■ Material supplied

========

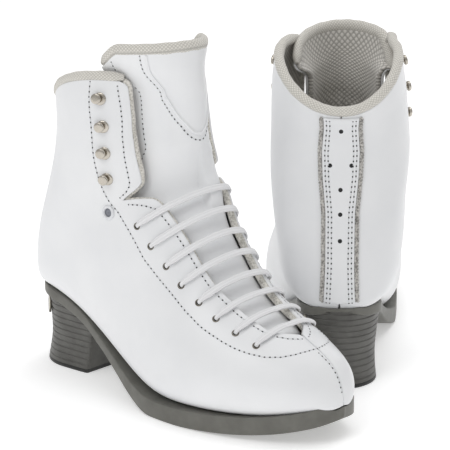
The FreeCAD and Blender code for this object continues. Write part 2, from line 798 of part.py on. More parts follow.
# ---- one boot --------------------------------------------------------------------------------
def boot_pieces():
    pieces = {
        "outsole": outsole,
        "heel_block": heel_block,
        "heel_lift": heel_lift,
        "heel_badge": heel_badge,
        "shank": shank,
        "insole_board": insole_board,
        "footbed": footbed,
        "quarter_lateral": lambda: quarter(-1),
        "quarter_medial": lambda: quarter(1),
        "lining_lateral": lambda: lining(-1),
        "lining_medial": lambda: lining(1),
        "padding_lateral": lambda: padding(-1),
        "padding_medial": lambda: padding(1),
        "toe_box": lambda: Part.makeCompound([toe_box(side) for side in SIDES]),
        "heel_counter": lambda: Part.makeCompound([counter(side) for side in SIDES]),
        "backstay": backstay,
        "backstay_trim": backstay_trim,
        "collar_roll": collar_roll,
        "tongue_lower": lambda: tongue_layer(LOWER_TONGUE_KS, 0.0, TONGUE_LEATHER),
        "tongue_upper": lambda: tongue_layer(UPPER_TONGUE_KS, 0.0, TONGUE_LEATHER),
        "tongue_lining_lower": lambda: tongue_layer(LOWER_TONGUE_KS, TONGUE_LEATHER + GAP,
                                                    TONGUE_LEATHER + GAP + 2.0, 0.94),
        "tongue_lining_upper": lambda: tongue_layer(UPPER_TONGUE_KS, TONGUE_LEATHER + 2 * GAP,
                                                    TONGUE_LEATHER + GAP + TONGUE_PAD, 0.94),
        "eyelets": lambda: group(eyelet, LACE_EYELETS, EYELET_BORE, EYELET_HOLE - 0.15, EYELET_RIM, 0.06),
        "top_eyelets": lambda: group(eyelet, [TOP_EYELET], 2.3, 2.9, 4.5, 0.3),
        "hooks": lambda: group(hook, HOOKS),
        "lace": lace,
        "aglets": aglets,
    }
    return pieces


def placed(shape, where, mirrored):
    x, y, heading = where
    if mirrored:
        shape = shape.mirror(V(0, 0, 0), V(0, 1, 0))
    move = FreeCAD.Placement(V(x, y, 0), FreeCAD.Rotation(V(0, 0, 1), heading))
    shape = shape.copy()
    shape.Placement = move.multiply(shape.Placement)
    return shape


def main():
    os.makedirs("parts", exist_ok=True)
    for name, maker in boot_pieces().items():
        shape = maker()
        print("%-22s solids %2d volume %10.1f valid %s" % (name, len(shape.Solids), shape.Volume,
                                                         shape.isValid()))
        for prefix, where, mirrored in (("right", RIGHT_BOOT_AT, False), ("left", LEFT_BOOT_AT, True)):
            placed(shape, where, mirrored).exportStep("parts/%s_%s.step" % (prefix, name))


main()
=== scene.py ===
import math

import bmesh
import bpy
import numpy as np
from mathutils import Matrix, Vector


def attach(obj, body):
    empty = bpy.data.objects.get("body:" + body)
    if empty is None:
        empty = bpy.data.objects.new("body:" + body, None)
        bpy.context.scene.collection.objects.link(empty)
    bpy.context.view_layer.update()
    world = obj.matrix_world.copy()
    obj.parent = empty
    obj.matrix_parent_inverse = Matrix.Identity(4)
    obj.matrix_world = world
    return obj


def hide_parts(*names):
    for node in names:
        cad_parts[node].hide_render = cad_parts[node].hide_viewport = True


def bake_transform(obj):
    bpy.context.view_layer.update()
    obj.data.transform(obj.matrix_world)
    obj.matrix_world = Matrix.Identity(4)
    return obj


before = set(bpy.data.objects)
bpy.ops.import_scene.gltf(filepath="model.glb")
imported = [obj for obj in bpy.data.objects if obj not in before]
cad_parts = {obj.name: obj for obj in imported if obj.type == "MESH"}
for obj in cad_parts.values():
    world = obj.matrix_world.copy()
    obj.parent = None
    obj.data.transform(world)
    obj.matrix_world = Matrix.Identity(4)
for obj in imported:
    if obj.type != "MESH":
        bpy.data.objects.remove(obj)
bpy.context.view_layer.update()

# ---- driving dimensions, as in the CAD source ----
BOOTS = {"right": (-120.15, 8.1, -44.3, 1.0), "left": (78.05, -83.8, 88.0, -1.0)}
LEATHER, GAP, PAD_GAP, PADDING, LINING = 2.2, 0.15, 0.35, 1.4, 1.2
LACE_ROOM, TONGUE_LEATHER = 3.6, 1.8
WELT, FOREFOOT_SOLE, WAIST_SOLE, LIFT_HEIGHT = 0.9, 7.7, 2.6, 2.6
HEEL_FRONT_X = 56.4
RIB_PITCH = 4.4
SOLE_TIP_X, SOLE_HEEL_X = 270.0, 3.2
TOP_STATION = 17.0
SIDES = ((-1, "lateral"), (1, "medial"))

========

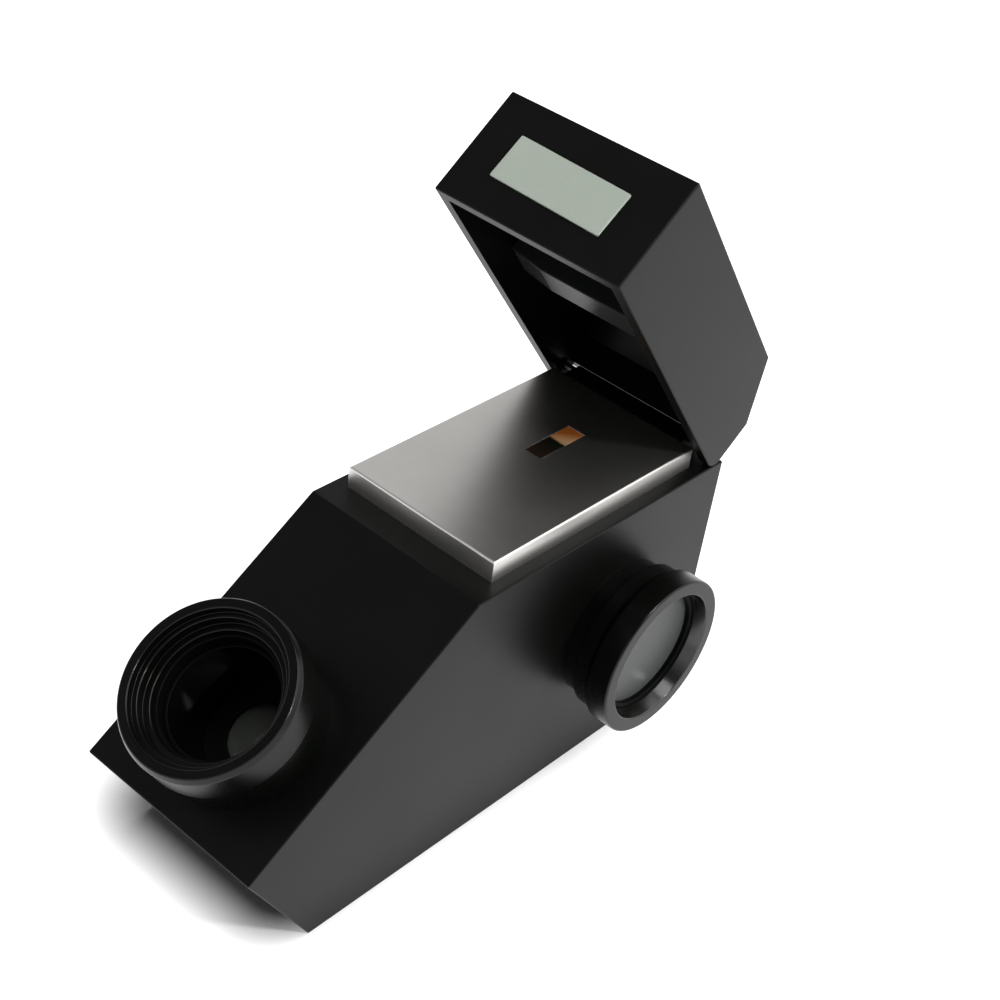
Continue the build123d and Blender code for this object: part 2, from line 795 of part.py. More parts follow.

========

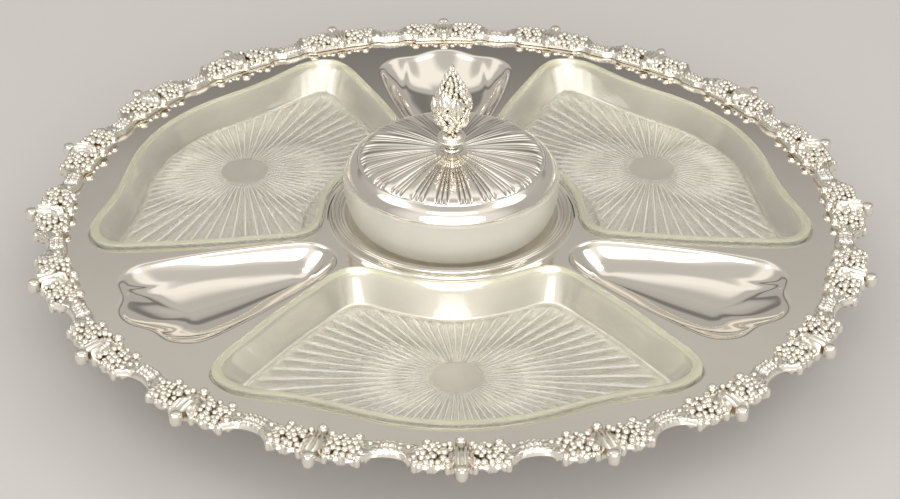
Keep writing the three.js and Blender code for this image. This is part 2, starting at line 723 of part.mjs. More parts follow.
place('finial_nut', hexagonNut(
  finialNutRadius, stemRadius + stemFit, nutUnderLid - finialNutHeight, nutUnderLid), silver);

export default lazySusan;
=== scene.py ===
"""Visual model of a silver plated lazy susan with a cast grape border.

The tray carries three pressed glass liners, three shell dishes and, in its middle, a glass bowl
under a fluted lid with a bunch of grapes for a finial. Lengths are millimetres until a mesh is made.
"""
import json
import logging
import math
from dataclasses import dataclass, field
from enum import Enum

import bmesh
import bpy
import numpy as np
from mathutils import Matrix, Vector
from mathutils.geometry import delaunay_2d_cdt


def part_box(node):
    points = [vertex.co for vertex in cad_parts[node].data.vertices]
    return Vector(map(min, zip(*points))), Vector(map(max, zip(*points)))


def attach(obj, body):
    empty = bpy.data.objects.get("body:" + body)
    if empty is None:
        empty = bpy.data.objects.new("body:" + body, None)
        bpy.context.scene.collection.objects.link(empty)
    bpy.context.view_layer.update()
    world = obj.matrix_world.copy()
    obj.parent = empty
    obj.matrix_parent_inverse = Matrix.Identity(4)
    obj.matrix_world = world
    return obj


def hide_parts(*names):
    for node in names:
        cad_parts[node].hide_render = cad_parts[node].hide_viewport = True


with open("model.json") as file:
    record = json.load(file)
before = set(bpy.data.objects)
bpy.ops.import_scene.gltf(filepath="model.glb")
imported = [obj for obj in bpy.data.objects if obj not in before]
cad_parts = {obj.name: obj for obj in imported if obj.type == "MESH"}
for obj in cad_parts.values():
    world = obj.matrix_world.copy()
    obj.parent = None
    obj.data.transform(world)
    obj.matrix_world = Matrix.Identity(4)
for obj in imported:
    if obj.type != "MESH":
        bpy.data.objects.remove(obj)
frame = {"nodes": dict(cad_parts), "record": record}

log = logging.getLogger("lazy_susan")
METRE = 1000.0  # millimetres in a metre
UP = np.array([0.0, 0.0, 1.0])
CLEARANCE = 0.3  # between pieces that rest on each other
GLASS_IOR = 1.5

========

■ To be done
In the material above, locate the line containing "Keep writing the" and the line containing "export default lazySusan;". Transcribe exactly those two lines and every line between them, and nothing more.

■ Response below
Keep writing the three.js and Blender code for this image. This is part 2, starting at line 723 of part.mjs. More parts follow.
place('finial_nut', hexagonNut(
  finialNutRadius, stemRadius + stemFit, nutUnderLid - finialNutHeight, nutUnderLid), silver);

export default lazySusan;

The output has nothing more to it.